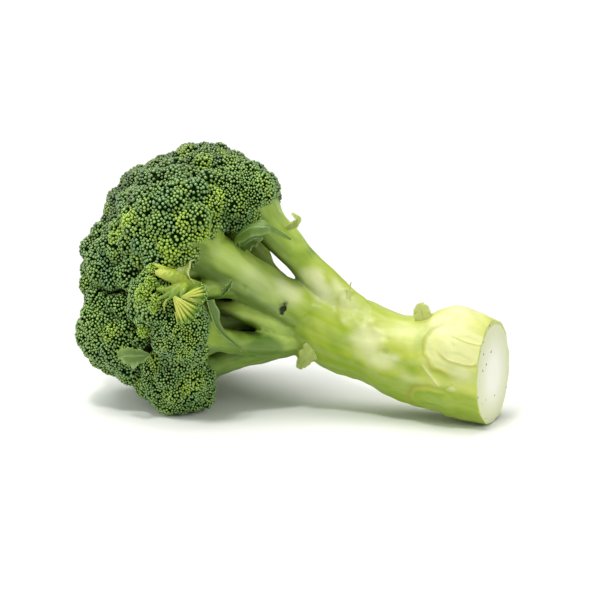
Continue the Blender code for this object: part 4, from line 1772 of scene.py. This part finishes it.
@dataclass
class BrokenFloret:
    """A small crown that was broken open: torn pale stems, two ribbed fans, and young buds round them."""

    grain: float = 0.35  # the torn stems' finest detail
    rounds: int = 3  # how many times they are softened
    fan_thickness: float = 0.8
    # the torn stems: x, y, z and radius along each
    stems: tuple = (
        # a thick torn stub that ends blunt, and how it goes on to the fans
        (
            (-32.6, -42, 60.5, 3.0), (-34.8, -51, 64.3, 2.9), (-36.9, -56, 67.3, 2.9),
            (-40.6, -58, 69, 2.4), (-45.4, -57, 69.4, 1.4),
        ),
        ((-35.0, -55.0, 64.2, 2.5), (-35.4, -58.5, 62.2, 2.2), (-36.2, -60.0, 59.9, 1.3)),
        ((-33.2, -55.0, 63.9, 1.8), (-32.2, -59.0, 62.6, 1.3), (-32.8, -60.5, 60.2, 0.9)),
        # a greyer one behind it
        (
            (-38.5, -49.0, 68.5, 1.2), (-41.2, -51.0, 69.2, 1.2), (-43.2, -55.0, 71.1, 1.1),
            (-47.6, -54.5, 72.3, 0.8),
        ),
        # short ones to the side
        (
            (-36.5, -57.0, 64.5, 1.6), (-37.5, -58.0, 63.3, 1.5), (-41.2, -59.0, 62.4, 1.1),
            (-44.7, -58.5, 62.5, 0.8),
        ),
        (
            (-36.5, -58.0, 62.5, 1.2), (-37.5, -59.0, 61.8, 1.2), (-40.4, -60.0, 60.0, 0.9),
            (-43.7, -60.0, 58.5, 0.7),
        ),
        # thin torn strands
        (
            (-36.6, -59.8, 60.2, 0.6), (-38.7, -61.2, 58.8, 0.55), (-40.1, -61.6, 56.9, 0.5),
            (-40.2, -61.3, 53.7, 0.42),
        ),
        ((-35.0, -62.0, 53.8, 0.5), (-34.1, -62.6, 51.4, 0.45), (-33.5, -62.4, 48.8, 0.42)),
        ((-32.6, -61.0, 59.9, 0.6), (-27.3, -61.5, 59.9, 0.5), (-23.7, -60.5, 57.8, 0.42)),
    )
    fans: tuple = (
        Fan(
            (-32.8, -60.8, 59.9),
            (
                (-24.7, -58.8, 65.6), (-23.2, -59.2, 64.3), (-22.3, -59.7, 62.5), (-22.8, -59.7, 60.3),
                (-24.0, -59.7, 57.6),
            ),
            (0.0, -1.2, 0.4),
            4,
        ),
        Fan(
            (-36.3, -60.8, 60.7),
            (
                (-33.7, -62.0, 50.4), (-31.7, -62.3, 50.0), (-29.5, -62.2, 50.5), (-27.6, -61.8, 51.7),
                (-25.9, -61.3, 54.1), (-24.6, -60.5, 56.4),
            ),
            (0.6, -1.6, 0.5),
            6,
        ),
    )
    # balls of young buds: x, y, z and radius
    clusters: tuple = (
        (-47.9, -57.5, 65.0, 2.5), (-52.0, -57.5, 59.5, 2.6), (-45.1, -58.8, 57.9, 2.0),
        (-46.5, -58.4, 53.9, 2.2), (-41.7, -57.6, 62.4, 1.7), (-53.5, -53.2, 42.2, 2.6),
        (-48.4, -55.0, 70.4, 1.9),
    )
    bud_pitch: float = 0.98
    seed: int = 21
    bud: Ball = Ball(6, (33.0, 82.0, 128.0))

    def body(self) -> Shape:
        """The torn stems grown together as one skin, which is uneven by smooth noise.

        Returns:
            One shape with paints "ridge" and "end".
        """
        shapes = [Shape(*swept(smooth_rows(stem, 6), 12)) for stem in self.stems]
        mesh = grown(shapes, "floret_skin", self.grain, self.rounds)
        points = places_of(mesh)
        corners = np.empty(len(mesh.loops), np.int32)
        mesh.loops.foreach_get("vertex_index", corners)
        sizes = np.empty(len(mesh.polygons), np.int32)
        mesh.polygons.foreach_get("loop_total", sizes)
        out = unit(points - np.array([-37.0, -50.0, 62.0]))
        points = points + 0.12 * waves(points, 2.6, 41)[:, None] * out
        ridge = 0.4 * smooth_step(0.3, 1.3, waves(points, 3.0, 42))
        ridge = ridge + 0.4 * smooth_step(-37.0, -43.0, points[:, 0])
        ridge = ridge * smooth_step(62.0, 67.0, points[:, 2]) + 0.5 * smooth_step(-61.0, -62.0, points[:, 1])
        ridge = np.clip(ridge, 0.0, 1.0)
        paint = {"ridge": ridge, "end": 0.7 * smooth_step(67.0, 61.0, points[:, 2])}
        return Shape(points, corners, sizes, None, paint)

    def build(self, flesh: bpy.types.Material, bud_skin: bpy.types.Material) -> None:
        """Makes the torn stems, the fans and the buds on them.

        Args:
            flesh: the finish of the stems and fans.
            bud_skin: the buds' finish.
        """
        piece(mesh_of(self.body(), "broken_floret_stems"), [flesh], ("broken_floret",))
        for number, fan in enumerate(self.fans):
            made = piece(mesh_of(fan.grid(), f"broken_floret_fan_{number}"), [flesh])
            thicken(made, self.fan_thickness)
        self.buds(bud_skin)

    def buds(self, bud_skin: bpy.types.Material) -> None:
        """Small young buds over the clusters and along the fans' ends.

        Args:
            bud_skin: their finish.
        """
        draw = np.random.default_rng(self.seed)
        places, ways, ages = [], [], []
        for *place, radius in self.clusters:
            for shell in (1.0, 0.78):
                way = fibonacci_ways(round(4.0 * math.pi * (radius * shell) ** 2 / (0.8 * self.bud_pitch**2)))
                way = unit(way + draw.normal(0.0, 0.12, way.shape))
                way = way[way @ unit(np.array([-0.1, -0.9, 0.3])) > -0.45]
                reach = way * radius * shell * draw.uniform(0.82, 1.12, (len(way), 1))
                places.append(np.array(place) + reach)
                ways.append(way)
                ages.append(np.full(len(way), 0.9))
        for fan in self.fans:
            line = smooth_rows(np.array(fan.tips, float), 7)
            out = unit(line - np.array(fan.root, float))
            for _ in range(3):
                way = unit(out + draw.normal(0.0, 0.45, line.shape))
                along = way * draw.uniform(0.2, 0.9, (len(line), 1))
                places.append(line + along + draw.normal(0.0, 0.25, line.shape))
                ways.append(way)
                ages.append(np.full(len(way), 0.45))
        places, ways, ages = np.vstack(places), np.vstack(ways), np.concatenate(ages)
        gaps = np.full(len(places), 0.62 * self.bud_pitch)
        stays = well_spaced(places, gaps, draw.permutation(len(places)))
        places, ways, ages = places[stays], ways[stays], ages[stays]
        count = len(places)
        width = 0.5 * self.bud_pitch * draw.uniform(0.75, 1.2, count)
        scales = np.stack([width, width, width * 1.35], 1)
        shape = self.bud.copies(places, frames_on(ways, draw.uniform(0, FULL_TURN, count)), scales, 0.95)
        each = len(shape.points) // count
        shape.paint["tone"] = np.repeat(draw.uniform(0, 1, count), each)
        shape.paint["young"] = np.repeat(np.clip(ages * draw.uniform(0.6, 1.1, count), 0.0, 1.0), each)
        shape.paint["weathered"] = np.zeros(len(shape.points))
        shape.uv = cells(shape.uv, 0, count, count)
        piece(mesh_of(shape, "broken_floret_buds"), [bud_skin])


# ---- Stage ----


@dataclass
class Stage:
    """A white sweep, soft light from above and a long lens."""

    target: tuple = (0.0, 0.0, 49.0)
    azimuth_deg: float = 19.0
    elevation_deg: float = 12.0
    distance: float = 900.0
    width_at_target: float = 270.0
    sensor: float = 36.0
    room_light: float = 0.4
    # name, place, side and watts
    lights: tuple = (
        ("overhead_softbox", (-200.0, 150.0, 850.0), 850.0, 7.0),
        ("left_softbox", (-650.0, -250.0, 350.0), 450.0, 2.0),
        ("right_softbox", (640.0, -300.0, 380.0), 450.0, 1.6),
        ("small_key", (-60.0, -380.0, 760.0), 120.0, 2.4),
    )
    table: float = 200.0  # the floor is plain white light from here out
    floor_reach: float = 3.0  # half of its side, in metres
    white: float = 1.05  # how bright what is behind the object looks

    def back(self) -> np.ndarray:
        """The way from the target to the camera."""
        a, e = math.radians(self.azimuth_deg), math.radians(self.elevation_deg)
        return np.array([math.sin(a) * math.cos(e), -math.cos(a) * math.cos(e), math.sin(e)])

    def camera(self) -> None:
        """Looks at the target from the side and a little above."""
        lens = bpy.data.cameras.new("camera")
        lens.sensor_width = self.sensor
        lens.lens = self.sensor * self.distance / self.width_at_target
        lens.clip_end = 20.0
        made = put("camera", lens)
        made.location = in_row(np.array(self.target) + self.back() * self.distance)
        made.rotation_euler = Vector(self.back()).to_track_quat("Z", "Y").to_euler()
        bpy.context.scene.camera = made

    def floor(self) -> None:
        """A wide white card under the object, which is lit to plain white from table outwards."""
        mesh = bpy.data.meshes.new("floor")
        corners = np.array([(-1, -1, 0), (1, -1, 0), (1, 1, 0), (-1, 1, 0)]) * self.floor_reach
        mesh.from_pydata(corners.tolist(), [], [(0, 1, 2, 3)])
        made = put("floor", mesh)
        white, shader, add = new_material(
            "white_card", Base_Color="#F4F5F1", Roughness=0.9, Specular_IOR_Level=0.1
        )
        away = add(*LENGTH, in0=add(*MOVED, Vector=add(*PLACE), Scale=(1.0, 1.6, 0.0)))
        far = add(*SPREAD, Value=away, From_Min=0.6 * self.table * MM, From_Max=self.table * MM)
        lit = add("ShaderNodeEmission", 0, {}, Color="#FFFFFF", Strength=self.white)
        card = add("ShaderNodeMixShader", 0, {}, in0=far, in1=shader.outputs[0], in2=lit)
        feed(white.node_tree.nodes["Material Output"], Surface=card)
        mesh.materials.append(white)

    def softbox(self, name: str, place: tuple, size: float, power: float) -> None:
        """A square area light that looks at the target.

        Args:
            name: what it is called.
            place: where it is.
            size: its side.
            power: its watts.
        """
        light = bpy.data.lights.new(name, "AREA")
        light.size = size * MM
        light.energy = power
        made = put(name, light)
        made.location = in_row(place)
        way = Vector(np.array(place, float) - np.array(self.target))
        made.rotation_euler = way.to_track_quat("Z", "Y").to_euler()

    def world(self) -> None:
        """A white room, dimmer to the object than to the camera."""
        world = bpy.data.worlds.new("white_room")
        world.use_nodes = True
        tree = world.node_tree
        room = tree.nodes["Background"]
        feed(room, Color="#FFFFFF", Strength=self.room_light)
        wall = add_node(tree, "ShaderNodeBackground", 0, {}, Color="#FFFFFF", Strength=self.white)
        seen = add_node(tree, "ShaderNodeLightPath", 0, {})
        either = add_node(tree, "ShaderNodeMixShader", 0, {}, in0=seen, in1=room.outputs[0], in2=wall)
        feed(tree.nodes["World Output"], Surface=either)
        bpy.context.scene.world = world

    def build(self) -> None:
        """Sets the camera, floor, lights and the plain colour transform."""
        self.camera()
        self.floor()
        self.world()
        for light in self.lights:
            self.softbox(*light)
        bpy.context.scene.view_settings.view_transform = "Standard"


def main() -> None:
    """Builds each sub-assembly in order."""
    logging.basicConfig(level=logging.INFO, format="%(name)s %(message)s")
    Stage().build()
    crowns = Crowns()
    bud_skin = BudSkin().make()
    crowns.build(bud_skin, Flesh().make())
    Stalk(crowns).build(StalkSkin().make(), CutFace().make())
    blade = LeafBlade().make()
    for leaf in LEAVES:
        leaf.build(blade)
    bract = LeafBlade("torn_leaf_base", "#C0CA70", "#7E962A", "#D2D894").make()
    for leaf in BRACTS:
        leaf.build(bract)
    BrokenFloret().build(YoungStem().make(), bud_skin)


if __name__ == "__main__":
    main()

● Written request: Copy out the listing above, line by line and exactly, from its first line to the line holding "small crown that", inclusive.

● Written response:
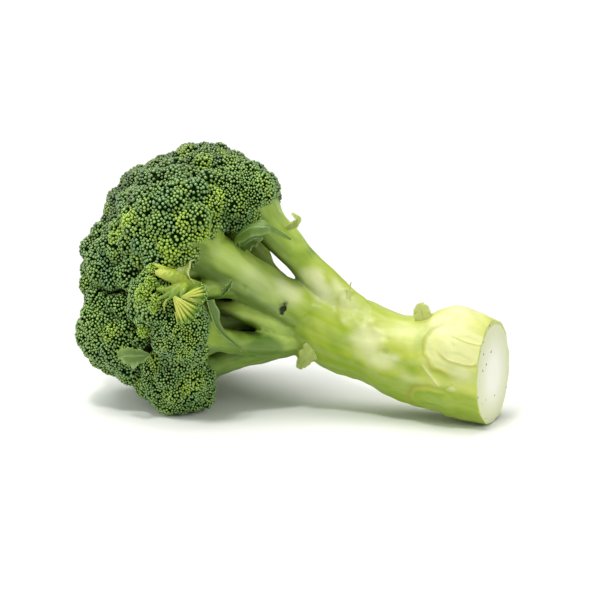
Continue the Blender code for this object: part 4, from line 1772 of scene.py. This part finishes it.
@dataclass
class BrokenFloret:
    """A small crown that was broken open: torn pale stems, two ribbed fans, and young buds round them."""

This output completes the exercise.